Star Wars Zero Company forces you into permadeath so you can see “what’s on the other side of the experience”



I’ve already spoken once today about my intrigue around permanency today, so why not keep that train running. Star Wars Zero Company, a strategy game with XCOM in its veins and execution, is continuing on its spiritual predecessors lineage by having the most controversial of all video deaths as a main feature: permadeath.


Yes, any alien squadmates you build up and get overly attached to can’t do a Darth Sidious and come back without any explanation. Once they’re dead, they’re dead. But this isn’t a feature that everyone, including narrative lead Aaron Contreras, was happy with. Speaking with PC Gamer, Contreras explained that “there were some fights” at developer Bit Reactor “around how much do we want to limit the impact that a character like [Umbaran sniper] Luco Bronc can have in the story when they can catch a blaster bolt in the face really early on and then they’re gone forever.”


As you’ll already have gathered, Contreras didn’t come out the victor regarding permadeath. That doesn’t mean he’s against it even still, though, in fact it’s the opposite. “Frankly, it was absolutely the right decision, and it made it easier to support parity between our authored operators and our custom operators – the ones that the player creates out of whole cloth – because even those operators have their own personalities and backgrounds and specializations,” Contreras said.

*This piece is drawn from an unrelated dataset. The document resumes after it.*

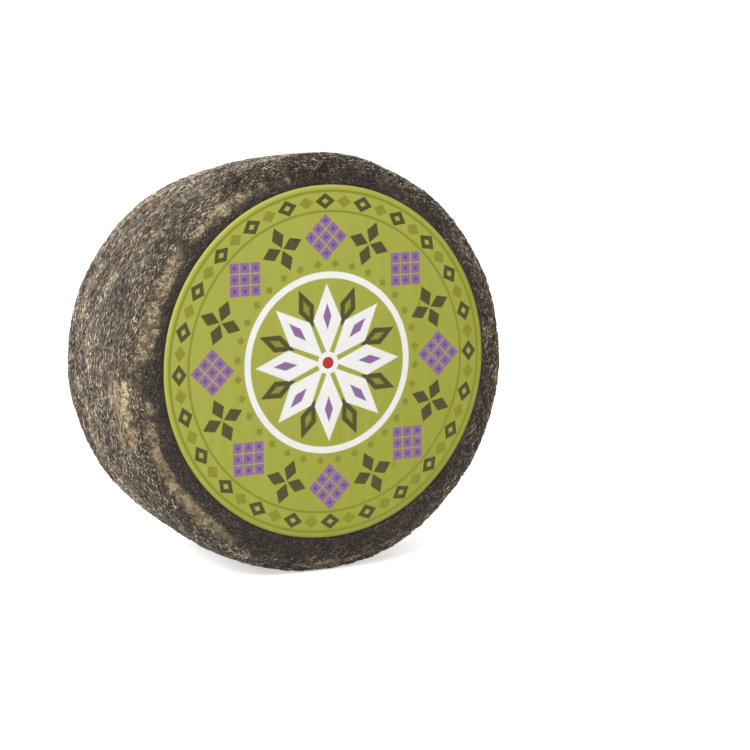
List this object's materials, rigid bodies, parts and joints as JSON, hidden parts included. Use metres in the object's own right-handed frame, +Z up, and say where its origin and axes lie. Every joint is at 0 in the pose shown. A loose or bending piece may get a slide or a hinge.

When it comes to those more hand-crafted characters like Luco, Bit Reactor did find a solution, which is essentially that they’ll have some narrative shenanigans going on meaning they can’t die early on. But once they’re a part of your team, “they’re very vulnerable, and it’s up to you to keep them alive and make sure they’re part of the team.”


Bit Reactor co-founder Greg Foertsch in particular felt that having permadeath in the game was sticking with the ethos of the series. “Star Wars is about loss. I mean, four years old, watching Obi Wan Kenobi die, right?” Foertsch said. “It’s about loss – and also, as a developer, wanting people to not save scum, but to push through the loss to what’s on the other side of the experience, to feel it.”


I understand people’s penchant for save scumming, we often want to get everything we can out of a game. I also think we shouldn’t always get everything we want, not in stories, anyway. If character deaths are meant to be meaningful, then we should accept them! Admittedly it’s a not a pleasant thing to be forced to accept, but hey ho, it’s not like the world is short on Star Wars games.